Answer #1patrick mannion from Greg Solow's Engine Room, March 24, 2011, 21:56Master
If there are no leaks the engine must be "burning oil". To pin point where oil is leaking from the engine may need to steam clean the engine first. Starting with a clean engine and then running the engine it may be easier to identify specific leaks. If the oil leak can not be identified, florescent dye may need to be added to the oil and the engine run for a while. After running the engine the dye used has florescence in the dye is visible under UV light and it helps pin points the source of the leak. Identify the color of the oil to differentiate whether the oil leak is steering fluid, brake fluid, or transmission fluid and try to identify the location of the fluid leak under the vehicle, ie front of engine compartment, rear of engine compartment , passenger or driver's side of vehicle.

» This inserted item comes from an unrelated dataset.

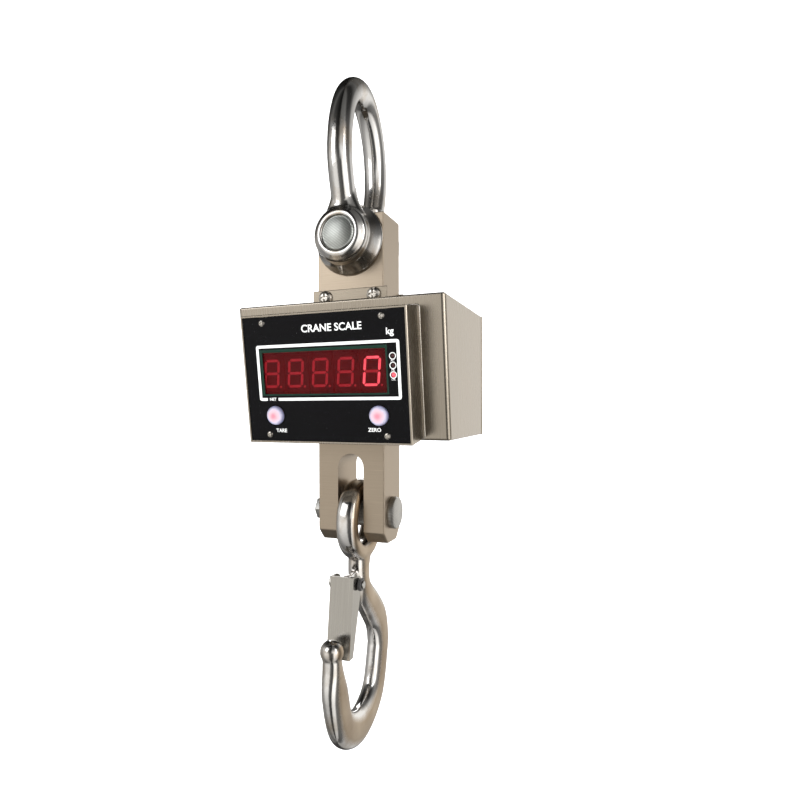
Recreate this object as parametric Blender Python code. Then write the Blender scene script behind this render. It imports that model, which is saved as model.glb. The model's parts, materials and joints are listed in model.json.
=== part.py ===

It is normal for an engine to require a little engine oil between services. For an engine to require excessive amounts of engine oil between services means the engine is either burning oil or leaking oil. Leaking oil should be pretty obvious, look for leaks underneath the engine at the oil filter, oil drain plug, and oil filter. Look for oil leaking from the timing belt cover area/timing chain cover and valve cover gasket. If an engine is "burning oil" look at the tail pipe and rear bumper for signs off discoloration or black oily deposits oil. Oil may leak down the valve guides particularly after the engine has been shut off and started from cold,if so blue oil smoke may be emitted from the tail pipe on start up, (this may also be noticeable if the car is left idle for a few minutes and then accelerated away for example after sitting at a traffic light). If the piston oil control rings are worn the engine normally smokes on acceleration. Oil control rings may fail due to an engine that has badly overheated or has had infrequent engine oil changes. Frequent oil changes with good quality oil is critical to long engine life. Perhaps changing oil viscocity to the next "thicker" grade would help.
Answer #2Visitor, March 25, 2011, 05:11
You got your answer from reply #1
Answer #3Visitor, March 28, 2011, 04:56
If there are no visible leaks externally, it is probabley happening internally. Have the vehicle inspected by a shop you can trust.